Spike’s flashbacks in “Ballad” accompany a repeating shot of his left eye. When he comes back up to consciousness and out of his dream/flashbacks, in “Jupiter Jazz,” we see his right eye opening. In “Sympathy” his green flashbacks end with a zoom from the mechanical eye to his right eye, and then he wakes up. In “Pierrot” it’s Spike’s right eye that looks down the barrel of le Fou’s gun and reflects like that of the cat who observes le Fou being experimented on, and le Fou’s left eye that we see close-ups of. All this rather postmodern image/symbol montage-ing adds up to a great deal of ambiguity; not once do we ever get a definite answer as to which eye is mechanical. My guess is that it’s the left eye, since his right eye is twice associated with awakening from the past (in “Jazz” and “Sympathy”) and his left that’s mirrored by the medically maddened le Fou. In any case, the shot in which Spike sees Julia die focuses on his left eye, the one that he tells her sees the past (13). This is what leads me to think Julia’s part is to shatter the distinction Spike has drawn between dream and reality. The scene of Julia’s death crosses the past/present boundary. In the last episode, Spike tells Faye that one eye is a replacement, that one sees the past and one the present (which indicates that the mechanical eye may also contain some kind of recorder if my guess is correct, and the shot here pans from left to right as he speaks). “I had thought that what I saw was not all of reality,” he goes on. “I thought I was watching a dream that I would never awaken from.
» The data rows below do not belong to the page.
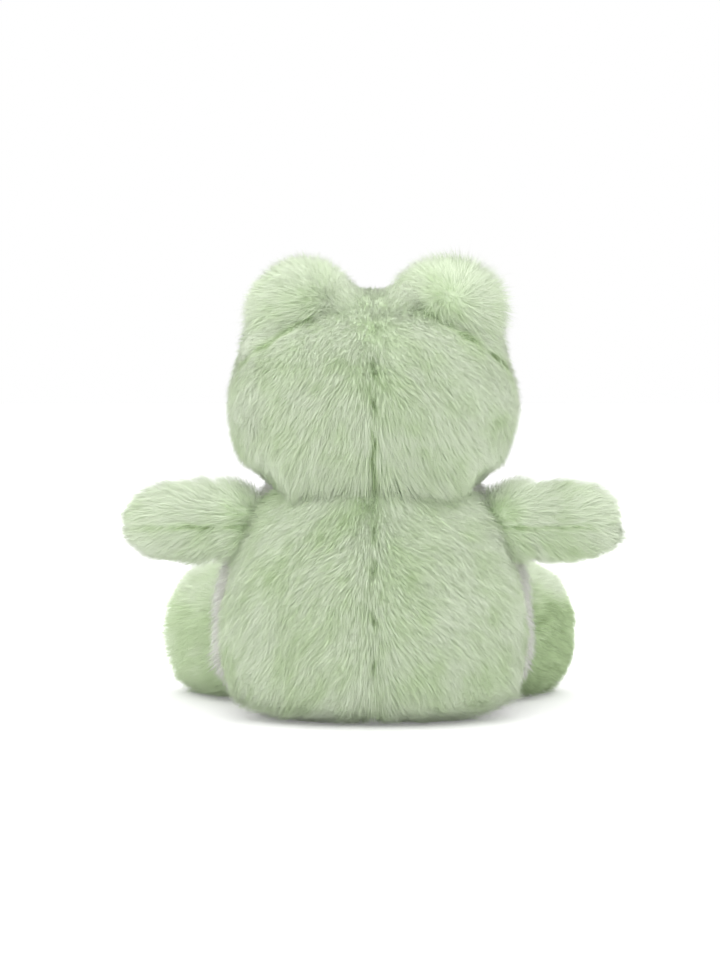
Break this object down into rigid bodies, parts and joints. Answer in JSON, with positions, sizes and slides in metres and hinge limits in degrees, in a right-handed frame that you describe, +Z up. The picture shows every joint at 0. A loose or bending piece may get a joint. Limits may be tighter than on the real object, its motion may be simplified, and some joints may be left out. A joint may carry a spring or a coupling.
{
  "type": "plush frog",
  "caption": "Seated long-pile plush frog with a wide round head, domed eye bumps, stubby arms held straight out and short splayed legs; head, arms and legs flex on sprung seams.",
  "frame": {"origin": "middle of the seat, on the surface that the frog sits on", "axes": "+Z up; the frog faces -Y; +X is the frog's own left, along its outstretched arms"},
  "size_m": [0.2524, 0.1935, 0.2332],
  "materials": {
    "mint_plush": "long soft pile",
    "cream_plush": "short soft pile",
    "stuffing": "loose polyester fibre",
    "bag_cloth": "plain woven cotton",
    "eye_black": "polished",
    "washer_nylon": "moulded"
  },
  "bodies": {
    "torso": {"belly_panel": "cream_plush", "torso_back_left": "mint_plush", "torso_back_right": "mint_plush", "torso_fill": "stuffing", "pellet_bag": "bag_cloth"},
    "head": {"face_panel": "mint_plush", "head_back_left": "mint_plush", "head_back_right": "mint_plush", "head_fill": "stuffing", "left_eye_bump": "mint_plush", "left_eye_bump_fill": "stuffing", "left_eye": "eye_black", "left_eye_washer": "washer_nylon", "right_eye_bump": "mint_plush", "right_eye_bump_fill": "stuffing", "right_eye": "eye_black", "right_eye_washer": "washer_nylon"},
    "left_arm": {"left_arm_upper_panel": "mint_plush", "left_arm_lower_panel": "mint_plush", "left_arm_fill": "stuffing"},
    "right_arm": {"right_arm_upper_panel": "mint_plush", "right_arm_lower_panel": "mint_plush", "right_arm_fill": "stuffing"},
    "left_leg": {"left_leg_outer_panel": "mint_plush", "left_leg_inner_panel": "mint_plush", "left_leg_fill": "stuffing"},
    "right_leg": {"right_leg_outer_panel": "mint_plush", "right_leg_inner_panel": "mint_plush", "right_leg_fill": "stuffing"}
  },
  "joints": [
    {"name": "head_nod", "type": "hinge", "parent": "torso", "child": "head", "pos_m": [0, -0.002, 0.163], "axis": [1, 0, 0], "range_deg": [-15, 20], "stiffness_Nm_per_rad": 0.25},
    {"name": "left_arm_lift", "type": "hinge", "parent": "torso", "child": "left_arm", "pos_m": [0.07324, 0.006, 0.1], "axis": [0, -1, 0], "range_deg": [-20, 55], "stiffness_Nm_per_rad": 0.12},
    {"name": "right_arm_lift", "type": "hinge", "parent": "torso", "child": "right_arm", "pos_m": [-0.07324, 0.006, 0.1], "axis": [0, 1, 0], "range_deg": [-20, 55], "stiffness_Nm_per_rad": 0.12},
    {"name": "left_leg_lift", "type": "hinge", "parent": "torso", "child": "left_leg", "pos_m": [0.0585, -0.0605, 0.0365], "axis": [-0.9063, -0.4226, 0], "range_deg": [-12, 35], "stiffness_Nm_per_rad": 0.15},
    {"name": "right_leg_lift", "type": "hinge", "parent": "torso", "child": "right_leg", "pos_m": [-0.0585, -0.0605, 0.0365], "axis": [-0.9063, 0.4226, 0], "range_deg": [-12, 35], "stiffness_Nm_per_rad": 0.15}
  ]
}
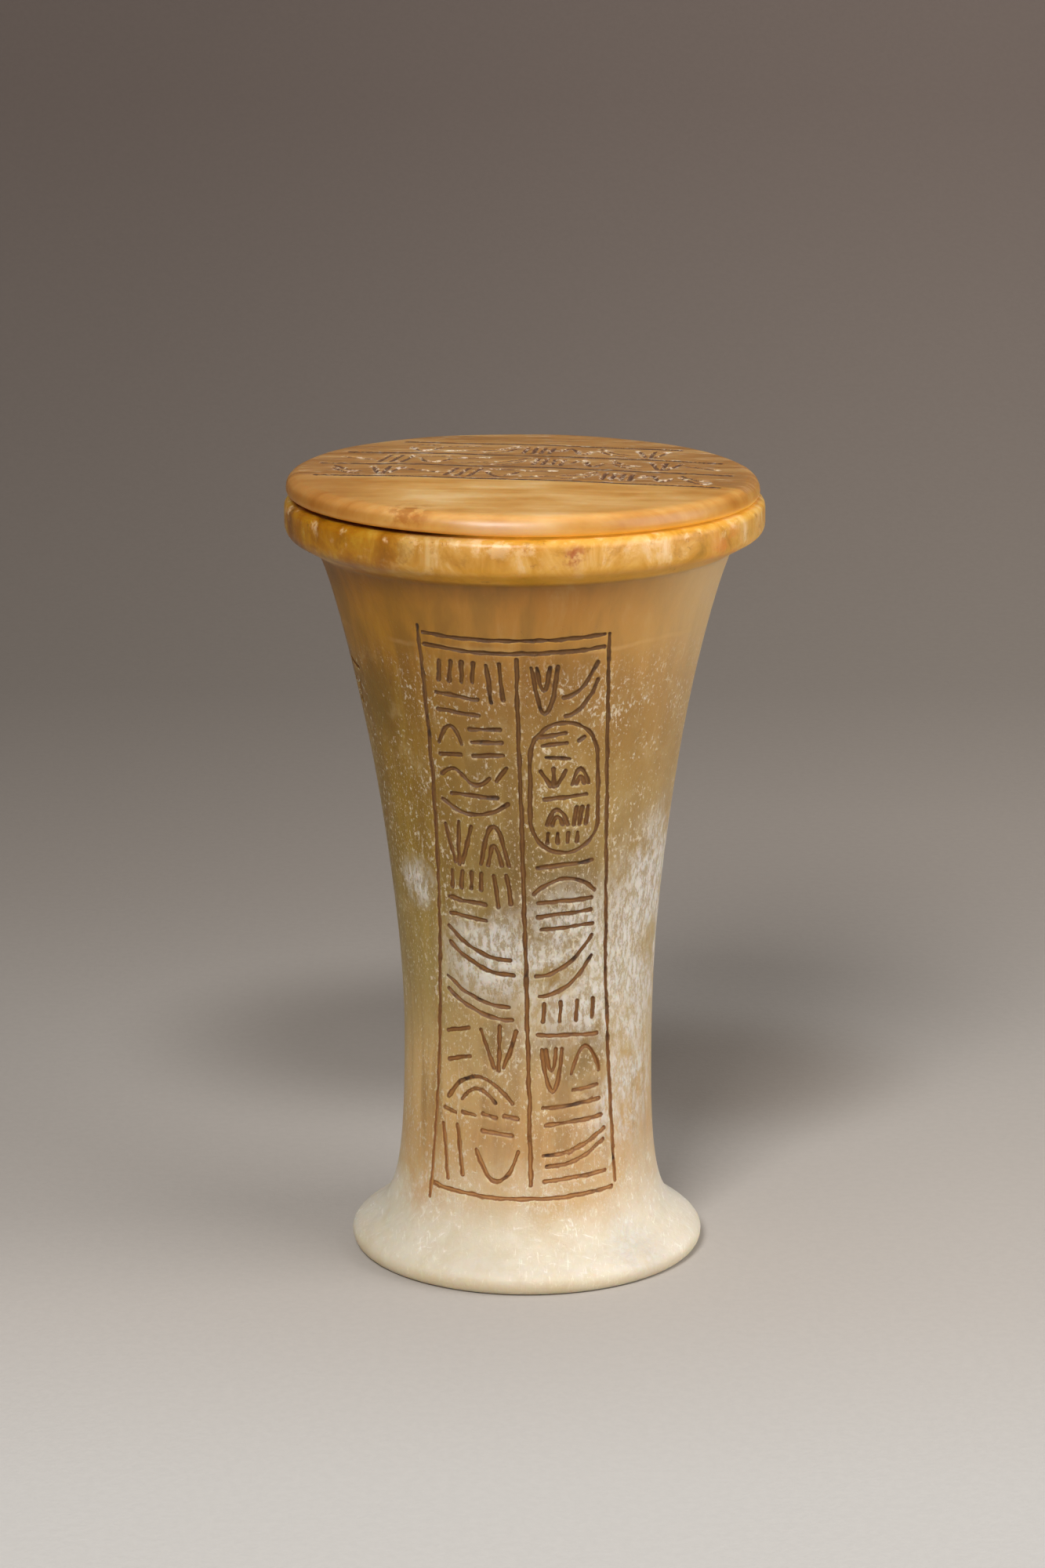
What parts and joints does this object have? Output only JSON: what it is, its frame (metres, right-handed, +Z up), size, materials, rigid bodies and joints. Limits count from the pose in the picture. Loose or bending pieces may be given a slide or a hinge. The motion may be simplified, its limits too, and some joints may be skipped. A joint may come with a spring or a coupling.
{
  "type": "lidded ointment jar",
  "caption": "Flared stone ointment jar with a wide foot, a narrow waist, a projecting rim, a drilled hollow and a loose disc lid; a ruled panel of carved strokes runs down its front.",
  "frame": {"origin": "middle of the flat underside of the foot, on the surface that the jar stands on", "axes": "+Z up along the jar's turning axis, the carved front panel facing -Y, +X to the viewer's right"},
  "size_m": [0.1041, 0.104, 0.1748],
  "materials": {
    "jar_calcite": "honey-coloured banded calcite, worn to a low polish, weathered white in patches",
    "lid_calcite": "honey-coloured calcite, polished, with a chipped and scratched carved top"
  },
  "bodies": {
    "root": {"jar": "jar_calcite", "lid": "lid_calcite"}
  },
  "joints": []
}
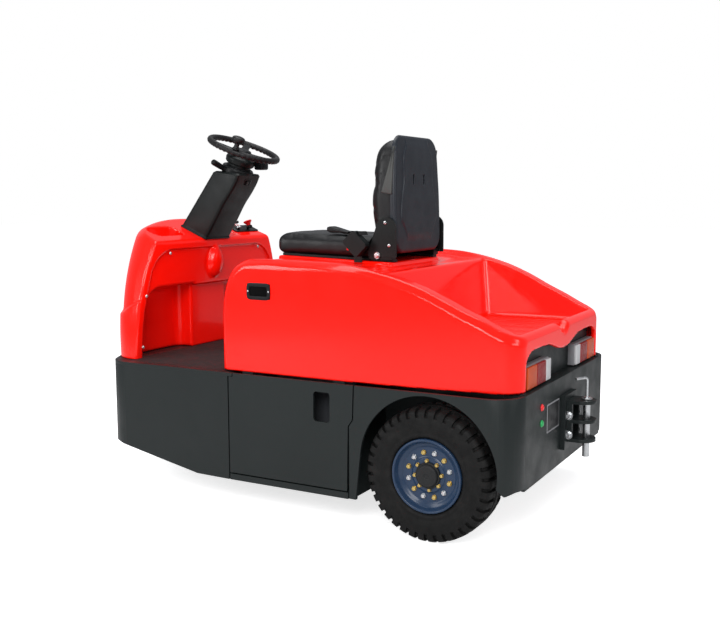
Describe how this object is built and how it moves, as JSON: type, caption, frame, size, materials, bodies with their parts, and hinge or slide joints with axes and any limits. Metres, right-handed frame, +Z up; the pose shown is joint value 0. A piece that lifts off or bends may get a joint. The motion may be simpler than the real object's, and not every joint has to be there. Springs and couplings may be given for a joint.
{
  "type": "seated tow tractor",
  "caption": "Electric baggage tug with a bowed steel frame, glossy moulded covers, a driver's seat on a tilting rear cover with a load tray, and a storeyed pin coupling at the tail.",
  "frame": {"origin": "on the ground under the middle of the whole machine", "axes": "+Z up, +Y towards the coupling at the tail, -Y towards the nose, +X to the driver's left"},
  "size_m": [1.091, 1.9, 1.3884],
  "materials": {
    "frame_paint": "satin",
    "cover_red": "gloss",
    "rim_paint": "satin",
    "dark_plastic": "matte",
    "seat_cloth": "matte",
    "seat_shell": "satin",
    "tyre": "matte",
    "grip": "matte",
    "cast_parts": "matte",
    "battery_case": "matte",
    "zinc": "satin",
    "clear_lens": "gloss",
    "amber_lens": "gloss",
    "stop_red": "gloss"
  },
  "bodies": {
    "chassis": {"nose_frame": "frame_paint", "side_plate_left": "frame_paint", "side_plate_right": "frame_paint", "rear_plate": "frame_paint", "deck_plate": "frame_paint", "battery_tray": "frame_paint", "frame_rails": "frame_paint", "bulkheads": "frame_paint", "battery_pack": "battery_case", "rear_axle": "cast_parts", "drive_motor": "cast_parts", "front_cowl": "cover_red", "head_lamps": "clear_lens", "steering_column": "dark_plastic", "column_head": "dark_plastic", "direction_lever": "dark_plastic", "control_panel": "dark_plastic", "stop_button": "stop_red", "key_switch": "zinc", "pedals": "dark_plastic", "lamp_panel": "frame_paint", "tail_lamps": "amber_lens", "hitch_frame": "frame_paint"},
    "door_left": {"door_left": "frame_paint"},
    "door_right": {"door_right": "frame_paint"},
    "rear_cover": {"rear_cover": "cover_red", "pull_handles": "dark_plastic", "seat_rails": "dark_plastic", "seat_cushion": "seat_cloth", "seat_back": "seat_cloth", "seat_shell": "seat_shell", "seat_hinges": "dark_plastic", "belt_reel": "dark_plastic", "belt_buckle": "dark_plastic"},
    "steer_head": {"steer_fork": "cast_parts"},
    "front_wheel": {"front_tyre": "tyre", "front_rim": "rim_paint"},
    "steering_wheel": {"steering_wheel": "grip", "spinner_knob": "grip"},
    "rear_wheel_left": {"rear_tyre_left": "tyre", "rear_rim_left": "rim_paint"},
    "rear_wheel_right": {"rear_tyre_right": "tyre", "rear_rim_right": "rim_paint"},
    "hitch_pin": {"hitch_pin": "zinc"}
  },
  "joints": [
    {"name": "steer", "type": "hinge", "parent": "chassis", "child": "steer_head", "pos_m": [0, -0.665, 0.41], "axis": [0, 0, 1], "range_deg": [-80, 80]},
    {"name": "steering_wheel_turn", "type": "hinge", "parent": "chassis", "child": "steering_wheel", "pos_m": [0, -0.542, 1.323], "axis": [0, 0.3665, 0.9304], "range_deg": [-360, 360]},
    {"name": "front_wheel_roll", "type": "hinge", "parent": "steer_head", "child": "front_wheel", "pos_m": [0, -0.665, 0.19], "axis": [1, 0, 0], "continuous": true},
    {"name": "rear_wheel_left_roll", "type": "hinge", "parent": "chassis", "child": "rear_wheel_left", "pos_m": [0.466, 0.545, 0.225], "axis": [1, 0, 0], "continuous": true},
    {"name": "rear_wheel_right_roll", "type": "hinge", "parent": "chassis", "child": "rear_wheel_right", "pos_m": [-0.466, 0.545, 0.225], "axis": [1, 0, 0], "continuous": true},
    {"name": "door_left_hinge", "type": "hinge", "parent": "chassis", "child": "door_left", "pos_m": [0.5415, -0.23, 0.318], "axis": [0, 0, -1], "range_deg": [0, 110]},
    {"name": "door_right_hinge", "type": "hinge", "parent": "chassis", "child": "door_right", "pos_m": [-0.5415, -0.23, 0.318], "axis": [0, 0, 1], "range_deg": [0, 110]},
    {"name": "cover_hinge", "type": "hinge", "parent": "chassis", "child": "rear_cover", "pos_m": [0, 0.833, 0.506], "axis": [-1, 0, 0], "range_deg": [0, 40]},
    {"name": "hitch_pin_lift", "type": "slide", "parent": "chassis", "child": "hitch_pin", "axis": [0, 0, -1], "range_m": [-0.2, 0]}
  ],
  "couplings": [
    {"joint": "steering_wheel_turn", "follows": "steer", "ratio": 4.5}
  ]
}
Before I knew it, the dream was over.” And then he tells her he’s not going to die but to see if he’s alive. On the one hand, he’s saying that he thought the past, what the left eye sees, was not real but rather a dream…albeit an inescapable one. On the other, his phrasing indicates that he no longer thinks this. The dream is over, he says. He has seen the present, Julia’s death, with his left eye and as he remembers her death and her words, “this is a dream,” we see his right eye: past and present have crossed and become one. He is no longer dissociated, no longer dreaming. He has awoken, and now must act instead of merely watch.

Please,
Don’t wake me from the dream;
It’s really everything it seemed.
I’m so free;
No black and white
In the blue.

.

There isn’t a song that fits the final shot of this story better than “Blue” itself; so I chose a song for this page that fits a different part of the ending, one we don’t exactly see: Faye and Jet and Ed and Ein going on. The title song of this page is by Bonnie Rait, off the album of the same name.